With the instincts of Blackbeard, they ransacked the spit, overturning sodden logs, uncovering plastic eggs under jellyfish and piles of seaweed. Red-cheeked and soaking wet, it probably took them an hour to find the eggs and another hour to admire the contents. Now ages 33 and 29, they recall that inspired egg hunt as one of the most fun times of their youth.
When the lads were a bit older during our 18-foot powerboat phase, we camped overnight several times in the fall and spring months on Blake Island. Naturally, we would pick a weekend with what looked like reasonable conditions and take off with the tents, sleeping bags and lots of chow. If the weather got really ugly, we could pack up and go home in a heartbeat. That is, if it wasn’t too windy.
One time the weather didn’t cooperate, so we rescued what was turning into a miserable evening with a big night out. We zippered up the tent and invested in the Tillicum Village Northwest Indian-style salmon bake and stage show. The food was excellent, the show engaging. By the time we headed back to the beach; the weather and our attitudes had improved immeasurably.
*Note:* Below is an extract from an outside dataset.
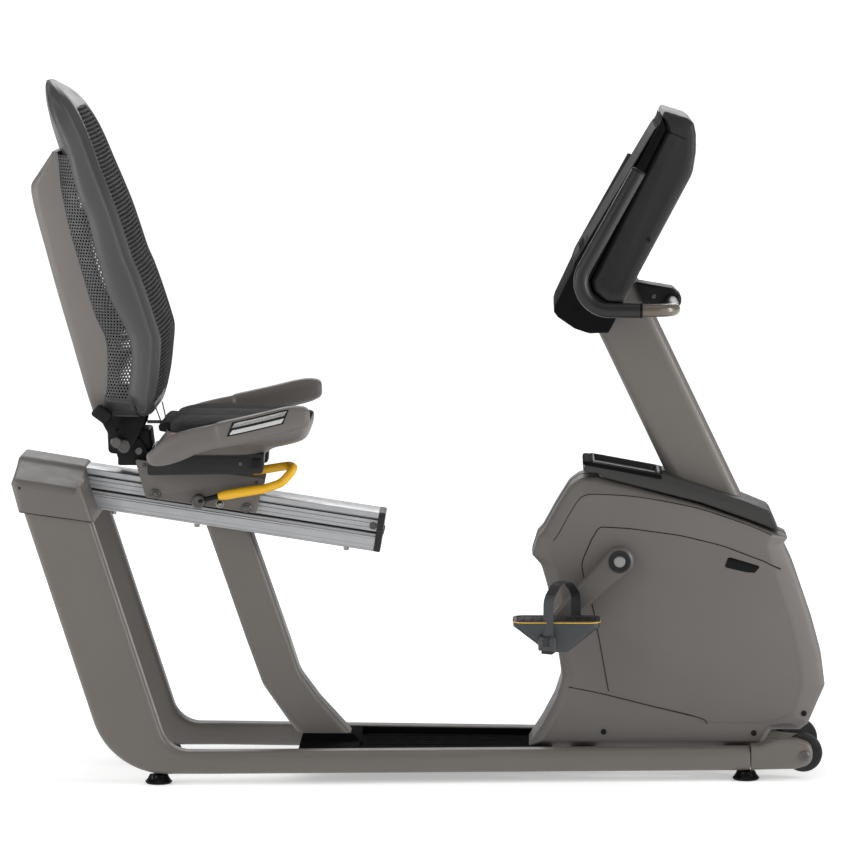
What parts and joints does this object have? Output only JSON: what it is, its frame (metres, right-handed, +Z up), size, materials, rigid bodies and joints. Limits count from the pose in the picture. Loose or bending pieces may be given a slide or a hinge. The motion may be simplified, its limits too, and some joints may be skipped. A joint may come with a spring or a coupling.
{
  "type": "recumbent exercise bike",
  "caption": "Recumbent exercise bike: step-over base, reclining mesh-backed seat sliding on a sloped rail, side grips, shrouded pedal drive, and a leaning mast with console and handlebar.",
  "frame": {"origin": "on the floor below the middle of the bike's overall length and width", "axes": "+X towards the pedals and console (the way the rider faces), +Y to the rider's left, +Z up"},
  "size_m": [1.6095, 0.6468, 1.386],
  "materials": {
    "frame_paint": "satin warm grey powder coat",
    "rail_metal": "brushed along its length, clear anodised",
    "body_plastic": "satin moulded warm grey",
    "dark_plastic": "satin dark grey, fine grain",
    "black_plastic": "semi-matt black",
    "foot_black": "gloss black",
    "foam": "soft black foam",
    "wheel_rubber": "black rubber",
    "belt_rubber": "ribbed black rubber",
    "strap_rubber": "flexible black strap",
    "mesh_fabric": "black open knit",
    "cushion_fabric": "black woven upholstery",
    "steel": "machined steel",
    "arm_metal": "satin warm grey",
    "flywheel_iron": "turned and blackened",
    "glass_screen": "gloss black display cover",
    "lever_yellow": "satin yellow",
    "contact_steel": "polished strips"
  },
  "bodies": {
    "frame": {"side_rail_right": "frame_paint", "side_rail_left": "frame_paint", "rear_corners": "frame_paint", "rear_upright_right": "frame_paint", "rear_upright_left": "frame_paint", "top_crossbeam": "frame_paint", "rear_top_cover": "body_plastic", "seat_rail": "rail_metal", "rail_end_cap": "dark_plastic", "centre_post": "frame_paint", "cross_members": "frame_paint", "deck_cover": "black_plastic", "drive_frame": "frame_paint", "crank_bearings": "steel", "shroud_right": "body_plastic", "shroud_left": "body_plastic", "side_panel_right": "body_plastic", "side_panel_left": "body_plastic", "top_tray": "black_plastic", "console_mast": "frame_paint", "console_housing": "dark_plastic", "console_bezel": "dark_plastic", "console_screen": "glass_screen", "handlebar": "frame_paint", "handlebar_clamp": "dark_plastic", "handlebar_grips": "foam", "wheel_brackets": "frame_paint", "drive_belt": "belt_rubber", "brake_magnet": "steel", "foot_rear_right": "foot_black", "foot_rear_left": "foot_black", "foot_front_right": "foot_black", "foot_front_left": "foot_black"},
    "crank": {"crank_axle": "steel", "drive_pulley": "arm_metal", "crank_arm_right": "arm_metal", "crank_arm_left": "arm_metal"},
    "flywheel_rotor": {"flywheel": "flywheel_iron"},
    "pedal_unit_right": {"pedal_right": "black_plastic", "pedal_strap_right": "strap_rubber"},
    "pedal_unit_left": {"pedal_left": "black_plastic", "pedal_strap_left": "strap_rubber"},
    "wheel_right": {"transport_wheel_right": "wheel_rubber"},
    "wheel_left": {"transport_wheel_left": "wheel_rubber"},
    "seat": {"seat_carriage": "frame_paint", "seat_base": "black_plastic", "seat_pan": "body_plastic", "seat_cushion": "cushion_fabric", "seat_handles": "body_plastic", "pulse_contacts": "contact_steel", "recline_bracket": "frame_paint"},
    "rollers_rear": {"seat_rollers_rear": "black_plastic"},
    "rollers_front": {"seat_rollers_front": "black_plastic"},
    "lever": {"seat_lever": "steel", "lever_grip": "lever_yellow"},
    "back": {"back_frame": "dark_plastic", "back_mesh": "mesh_fabric", "back_cover": "body_plastic", "back_arms": "frame_paint"},
    "recline_release": {"recline_lever": "black_plastic"}
  },
  "joints": [
    {"name": "crank_spin", "type": "hinge", "parent": "frame", "child": "crank", "pos_m": [0.3949, 0, 0.4378], "axis": [0, 1, 0], "continuous": true},
    {"name": "flywheel_spin", "type": "hinge", "parent": "frame", "child": "flywheel_rotor", "pos_m": [0.61, 0, 0.26], "axis": [0, 1, 0], "continuous": true},
    {"name": "pedal_right_spin", "type": "hinge", "parent": "crank", "child": "pedal_unit_right", "pos_m": [0.27222, -0.2075, 0.31724], "axis": [0, 1, 0], "continuous": true},
    {"name": "pedal_left_spin", "type": "hinge", "parent": "crank", "child": "pedal_unit_left", "pos_m": [0.51758, 0.2075, 0.55836], "axis": [0, 1, 0], "continuous": true},
    {"name": "wheel_right_spin", "type": "hinge", "parent": "frame", "child": "wheel_right", "pos_m": [0.762, -0.096, 0.052], "axis": [0, 1, 0], "continuous": true},
    {"name": "wheel_left_spin", "type": "hinge", "parent": "frame", "child": "wheel_left", "pos_m": [0.762, 0.096, 0.052], "axis": [0, 1, 0], "continuous": true},
    {"name": "seat_slide", "type": "slide", "parent": "frame", "child": "seat", "axis": [0.9885, 0, -0.1513], "range_m": [-0.08, 0.22]},
    {"name": "roller_rear_spin", "type": "hinge", "parent": "seat", "child": "rollers_rear", "pos_m": [-0.52797, 0, 0.56408], "axis": [0, 1, 0], "continuous": true},
    {"name": "roller_front_spin", "type": "hinge", "parent": "seat", "child": "rollers_front", "pos_m": [-0.34658, 0, 0.53632], "axis": [0, 1, 0], "continuous": true},
    {"name": "seat_lever_lift", "type": "hinge", "parent": "seat", "child": "lever", "pos_m": [-0.4407, -0.09, 0.5517], "axis": [0, -1, 0], "range_deg": [0, 8], "stiffness_Nm_per_rad": 1, "springref_deg": -8.59},
    {"name": "back_recline", "type": "hinge", "parent": "seat", "child": "back", "pos_m": [-0.5914, 0, 0.6587], "axis": [0, -1, 0], "range_deg": [-4, 14]},
    {"name": "recline_release_pull", "type": "hinge", "parent": "back", "child": "recline_release", "pos_m": [-0.602, -0.122, 0.672], "axis": [0, -1, 0], "range_deg": [0, 10], "stiffness_Nm_per_rad": 0.5, "springref_deg": -14.32}
  ],
  "couplings": [
    {"joint": "flywheel_spin", "follows": "crank_spin", "ratio": 3.8},
    {"joint": "roller_rear_spin", "follows": "seat_slide", "rad_per_m": 71.429},
    {"joint": "roller_front_spin", "follows": "seat_slide", "rad_per_m": 71.429}
  ]
}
Recently after a decade-long hiatus, I returned to Blake Island on assignment for the Seattle Post-Intelligencer. I was to write the lead feature about the state park, a boating story to serve as a prelude to Opening Day for the Getaways section. However bittersweet it may have been to cruise to the island on a yacht without husband or kids, it still felt wonderful to return home to Blake Island.
While it was satisfying to interview intrepid boaters about their off-season, Blake Island experiences, what I really wanted to do was lose the P-I photographer. I wanted to run the trail around the island, just as I had as a young mother 20 years before. I wanted to melt back in time, surprise some deer and admire my men folk as they mounted a last-ditch effort to protect their sand castle from the inevitable. But that was then and thank goodness it was so wonderful.
On the motor back to Seattle, I collected my treasured thoughts and counted my Blake Island blessings. I recalled how our weekends spent boating, camping, clam digging and beachcombing at this unusual and mostly wild state park represent for me and my family the very best of the boating experience.
Here, we found an easy escape from the hassles and humdrum of everyday life. On Blake Island in the off-season, we made time to enjoy the best of times.